Students take reading challenge
Hubbard Woods School third graders Teddy Ross (left) and James Gardella read a book called "Muncha! Muncha! Muncha!" during the picture book reading program at the school library December 12, 2012. | Curtis Lehmkuhl~Sun-Times Media
Updated: January 21, 2013 6:08AM
WINNETKA — Tucked in the corner of the Hubbard Wood School library, Kate Jaworski and her sons, second-grader Jack and 4-year-old Jonathan, began reading together and enjoyed some after-school popcorn.
In front of them lay a stack of picture books, including ‘My Friend is Sad’ by Mo Williams and two Dr. Seuss classics, ‘The 500 Hats of Bartholomew Cubbins’ and ‘Horton Hatches an Egg.’
The family was attending the second of three picture book parties this month while the Hubbard Woods reading challenge remains in full swing.
“It’s a wonderful event, and I love that they opened it up to all the siblings,” Kate said with Jonathan sitting on her lap.
In recognition of National Picture Book Month, which was in November, Hubbard Woods Resource Center Director Todd Burleson challenged students to a challenge to his students: read all 2,700 picture books in the school’s library before winter break.
“We wanted to help read all the books and we’re here reading and having fun,” Jack said. “I was thinking (of reading) a total of eight.”
Burleson has noticed a trend in recent years of rushing children to chapter books, but he feels picture books still play a vital role in their education.
“I think (picture books) are very mature,” Burleson said. “I think they give kids the opportunity to delve into an idea or time period anywhere in the world.”
For an average December, the Hubbard Woods library checks out 80 picture books. During the first week of the challenge students read 602 books, which were piled high on a book shelf.

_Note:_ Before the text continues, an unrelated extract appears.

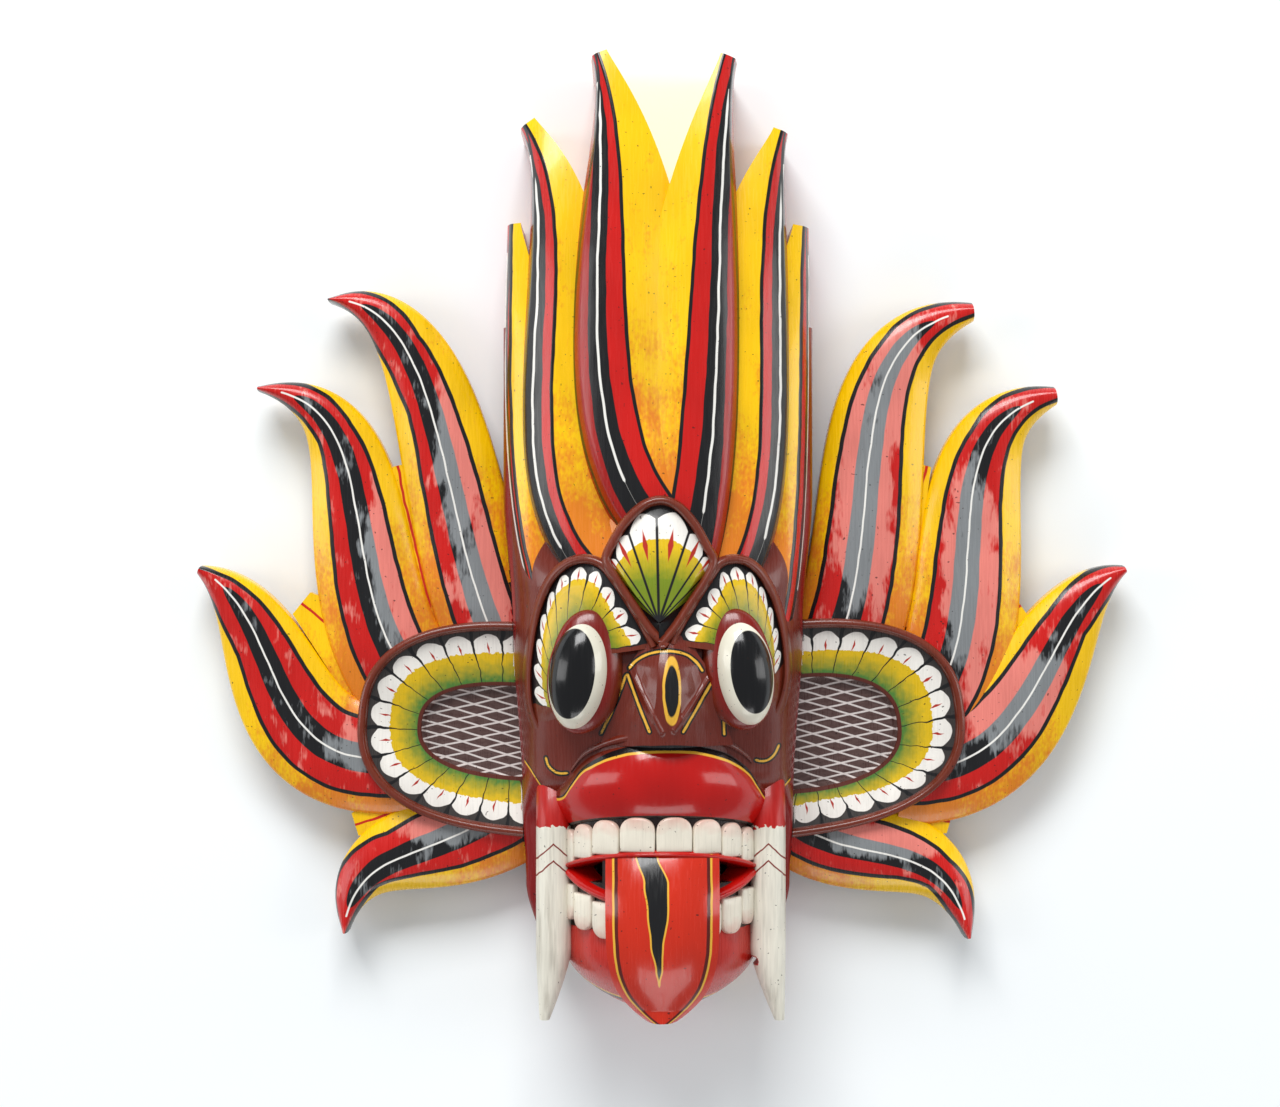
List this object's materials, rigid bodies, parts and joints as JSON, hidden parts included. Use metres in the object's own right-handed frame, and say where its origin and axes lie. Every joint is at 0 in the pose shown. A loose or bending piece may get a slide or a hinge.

Halfway through the second week of the challenge Burleson said they are on pace to double their week one output, but added, “every book we read that we didn’t before is a triumph.”
Encouraging parents and siblings to help the students achieve their goal has been a huge hit with the families invited to participate.
“The goal is so fantastic,” said Georgie Geraghty, who was sitting with her children, third grader Gertie and three year-old Ned. “As a parent I love the motivation for reading. It’s not just an in-school project, but one involving the community.”
To meet the challenge, students have spent their lunch periods and downtime reading all around the school, but spending time with their parents in the library was something they enjoyed as well.
“I like reading picture books and different kinds of stories,” Gertie said. “I like spending time with my family and I wanted to read with my mom.”